The Eighth Circuit failed to realize that here. It held that the district court’s dismissal of sixty-seven government claims did not make Petitioner a “prevailing party” eligible to receive fees under § 2000e5(k). See Pet. App. 23a–24a. The Eighth Circuit based this conclusion on the legal ground for the dismissal: the government’s failure to satisfy Title VII’s preconditions for filing suit. See id. The Eighth Circuit held that because this ground was “not . . . a ruling on the merits,” Petitioner lacked any basis to claim prevailing-party status. Id.; see Buckhannon, 532 U.S. at 603–04 (a “prevailing party” is usually a litigant who has received “some relief on the merits”).
What the Eighth Circuit’s analysis did not take into account, however, is the effect of Federal Rule of Civil Procedure 41 on the “dismissal of actions.” In particular, Rule 41(b) provides that for “involuntary dismissals”—like the dismissal here—“[u]nless the dismissal order states otherwise . . . any dismissal not under this rule—except one for lack of jurisdiction, improper venue, or failure to join a party under Rule 19—operates as an adjudication on the merits.” This means the Eighth Circuit had to treat the district court’s dismissal order in this case as a ruling “on the merits” given that this order: (1) did not “state otherwise”; and (2) did not concern “lack of jurisdiction, improper venue, or failure to join a party under Rule 19.” See Pet. App. 202a–217a.
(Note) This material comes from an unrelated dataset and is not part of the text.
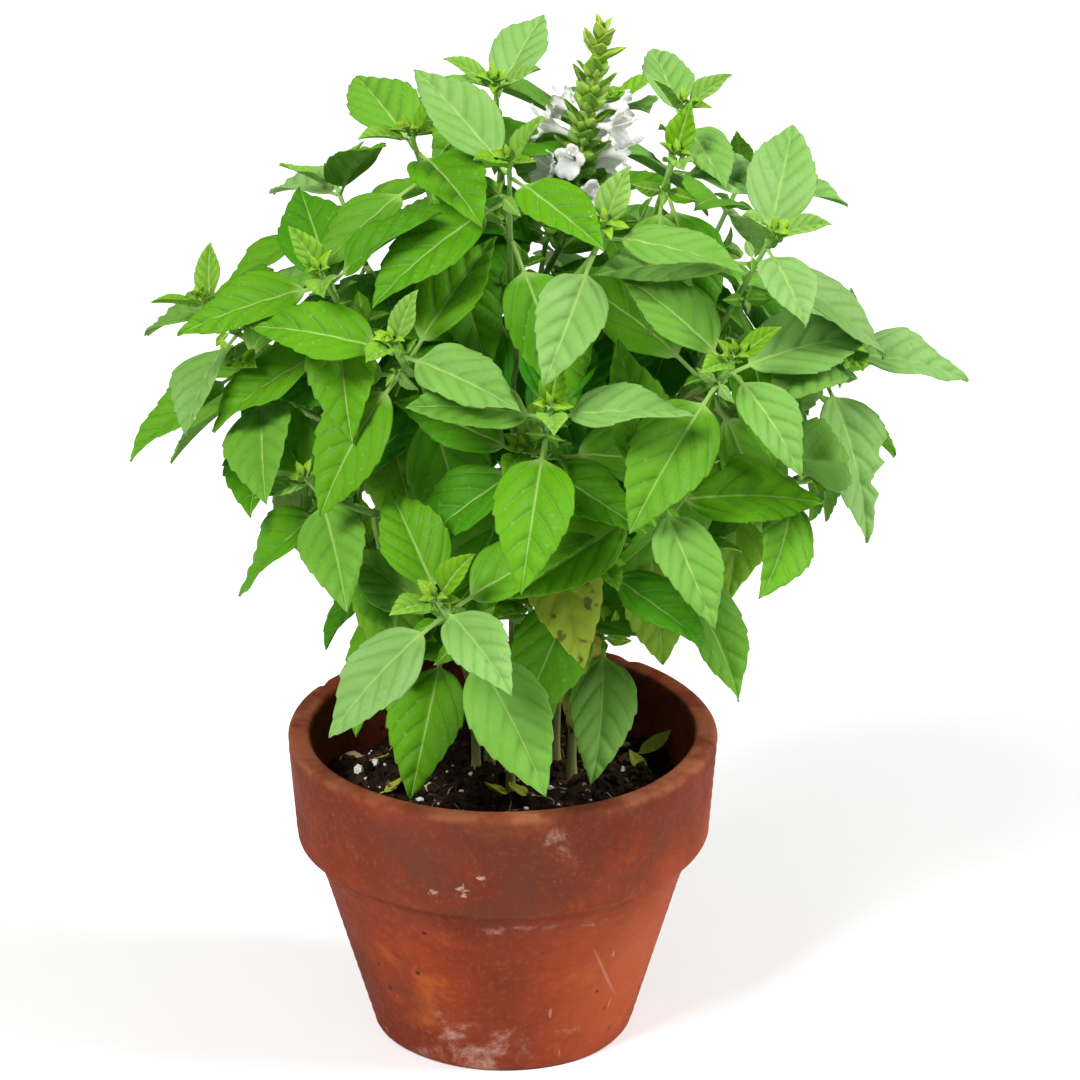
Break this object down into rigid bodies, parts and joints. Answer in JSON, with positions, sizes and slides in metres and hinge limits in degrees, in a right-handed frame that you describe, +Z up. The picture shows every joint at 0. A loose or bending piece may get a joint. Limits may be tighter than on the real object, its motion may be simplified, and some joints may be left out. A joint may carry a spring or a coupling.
{
  "type": "potted basil plant",
  "caption": "Basil plant growing in a terracotta pot: branching stems, toothed green leaves in opposite pairs and a white flower spike over dark soil. The pot rests on its flat base.",
  "frame": {"origin": "middle of the whole plant's footprint, on the ground under the pot", "axes": "+Z up from the ground to the flower spike, -Y towards the side the foliage leans to, +X to the right as seen from that side"},
  "size_m": [0.306, 0.2468, 0.3898],
  "materials": {
    "terracotta": "matte, unglazed, faint white mineral bloom",
    "soil": "rough, damp potting soil",
    "stem": "satin, green and soft",
    "leaf": "satin, slightly translucent",
    "calyx": "matte",
    "petal": "matte, thin and white"
  },
  "bodies": {
    "root": {"flower_1": "petal", "flower_2": "petal", "flower_3": "petal", "flower_4": "petal", "flower_5": "petal", "flower_spike": "calyx", "leaf_back_2a": "leaf", "leaf_back_2b": "leaf", "leaf_back_3b": "leaf", "leaf_back_far_left_2a": "leaf", "leaf_back_far_left_3b": "leaf", "leaf_back_far_left_4b": "leaf", "leaf_back_far_right_2a": "leaf", "leaf_back_far_right_3b": "leaf", "leaf_back_left_2a": "leaf", "leaf_back_left_3a": "leaf", "leaf_back_low_2a": "leaf", "leaf_back_low_3b": "leaf", "leaf_back_low_4b": "leaf", "leaf_back_low_right_2a": "leaf", "leaf_back_low_right_4b": "leaf", "leaf_back_right_2a": "leaf", "leaf_back_right_2b": "leaf", "leaf_back_right_3b": "leaf", "leaf_back_top_2a": "leaf", "leaf_back_top_4b": "leaf", "leaf_crown_2a": "leaf", "leaf_crown_back_2a": "leaf", "leaf_crown_back_4b": "leaf", "leaf_far_left_2a": "leaf", "leaf_far_right_2b": "leaf", "leaf_front_3a": "leaf", "leaf_front_low_2b": "leaf", "leaf_front_low_3a": "leaf", "leaf_front_low_4a": "leaf", "leaf_left_2b": "leaf", "leaf_left_low_2a": "leaf", "leaf_left_low_3b": "leaf", "leaf_low_centre_3a": "leaf", "leaf_low_far_right_2a": "leaf", "leaf_low_far_right_3b": "leaf", "leaf_low_left_3a": "leaf", "leaf_low_right_2b": "leaf", "leaf_right_2a": "leaf", "leaf_right_2b": "leaf", "leaf_right_inner_2b": "leaf", "leaf_upper_left_2a": "leaf", "leaf_upper_right_2a": "leaf", "pot": "terracotta", "soil": "soil", "stem_back_left": "stem", "stem_back_right": "stem", "stem_crown": "stem", "stem_crown_back": "stem", "stem_front": "stem", "stem_front_low": "stem", "stem_left": "stem", "stem_right": "stem", "stem_upper_left": "stem", "stem_upper_right": "stem"}
  },
  "joints": []
}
The Eighth Circuit should thus be reversed for failing to follow Rule 41. At the same time, the Court should observe that Rule 41 clarifies three further aspects of prevailing-party status for defendants. First, court-ordered dismissals will often confer prevailing-party status on defendants. Second, courtordered dismissals for failure to meet statutory preconditions to filing suit are as much “on the merits” as dismissals for failure to establish a claim element. Third, court-ordered dismissals “without prejudice” can still alter the parties’ legal relationship in ways that make defendants into prevailing parties.
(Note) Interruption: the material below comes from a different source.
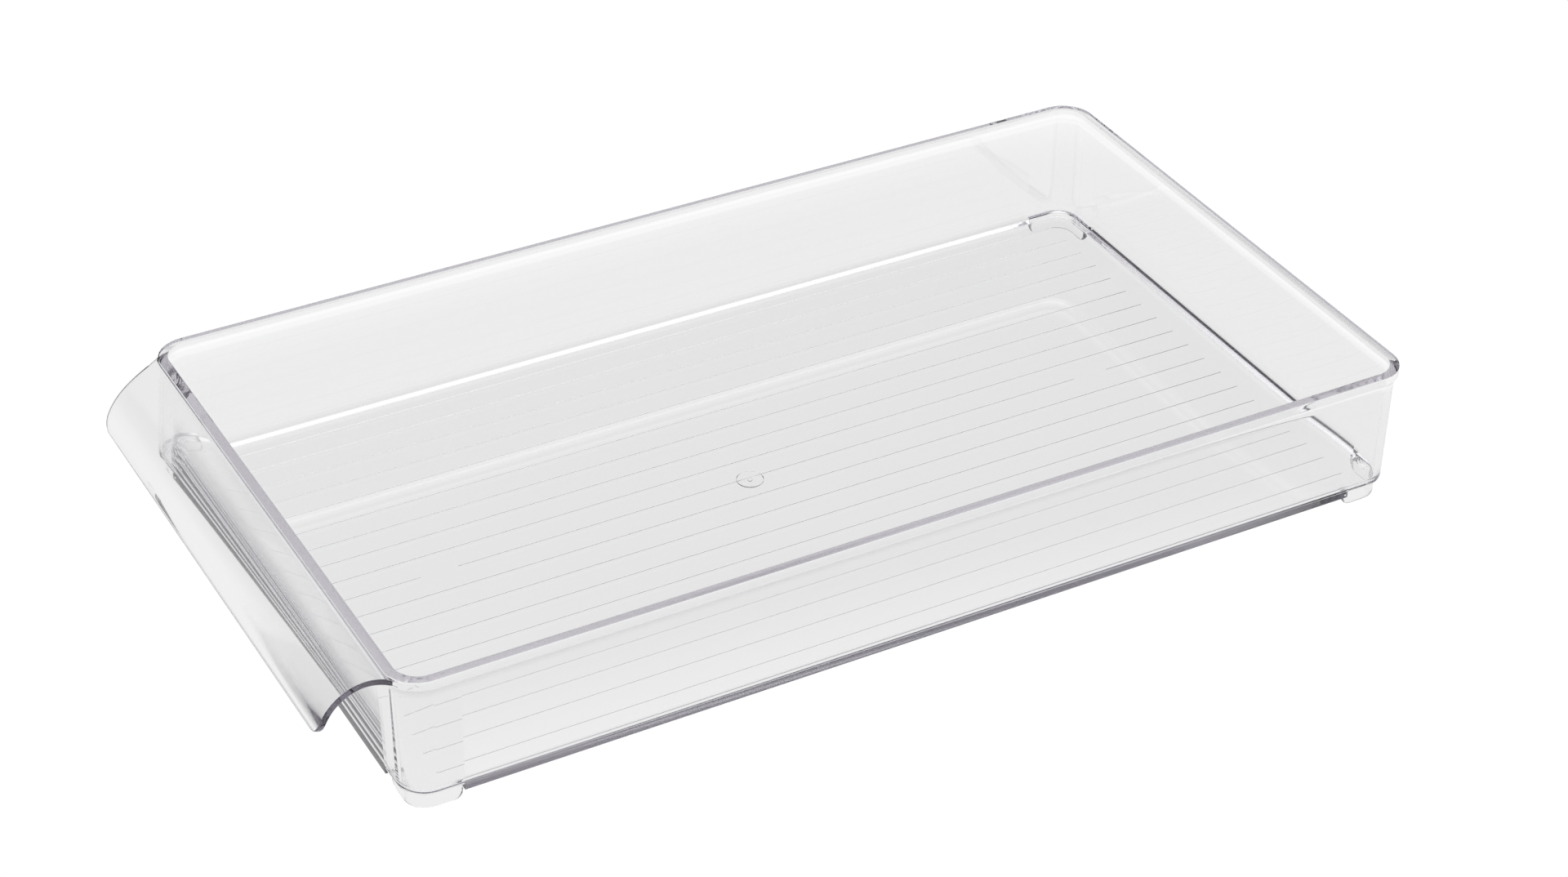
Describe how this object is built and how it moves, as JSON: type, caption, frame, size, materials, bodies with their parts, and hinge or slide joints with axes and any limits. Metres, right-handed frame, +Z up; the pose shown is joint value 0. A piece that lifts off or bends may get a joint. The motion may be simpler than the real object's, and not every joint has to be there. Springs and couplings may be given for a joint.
{
  "type": "letter tray",
  "caption": "Shallow clear moulded tray with rounded corners, beaded rim, curled pull lip on one short end, ribbed floor and corner feet that nest in the rim below.",
  "frame": {"origin": "on the surface the feet stand on, under the middle of the overall length and width, pull lip included", "axes": "+X along the tray away from the pull lip, +Y across it, +Z up"},
  "size_m": [0.371, 0.2, 0.049],
  "materials": {
    "clear_plastic": "clear, polished, faint grey-lilac tint where the light runs far through it"
  },
  "bodies": {
    "root": {"floor_panel": "clear_plastic", "front_wall": "clear_plastic", "rear_wall": "clear_plastic", "left_wall": "clear_plastic", "right_wall": "clear_plastic", "corner_front_left": "clear_plastic", "corner_front_right": "clear_plastic", "corner_rear_left": "clear_plastic", "corner_rear_right": "clear_plastic", "rim": "clear_plastic", "handle_lip": "clear_plastic", "foot_front_left": "clear_plastic", "foot_front_right": "clear_plastic", "foot_rear_left": "clear_plastic", "foot_rear_right": "clear_plastic", "floor_ribs": "clear_plastic", "gate_mark": "clear_plastic"}
  },
  "joints": []
}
Taken together, these observations reconcile the Court’s fee-shifting jurisprudence with the main goal of defendants in court: to avoid an adverse judgment and end the litigation. Defendants should be eligible for fee awards regardless of how they achieve this goal—be it through a merits judgment in their favor, a consent decree, or a court-ordered dismissal. The Court now has the chance to clarify this point of law and, in the process, incentivize the government to litigate its suits in a far more level manner.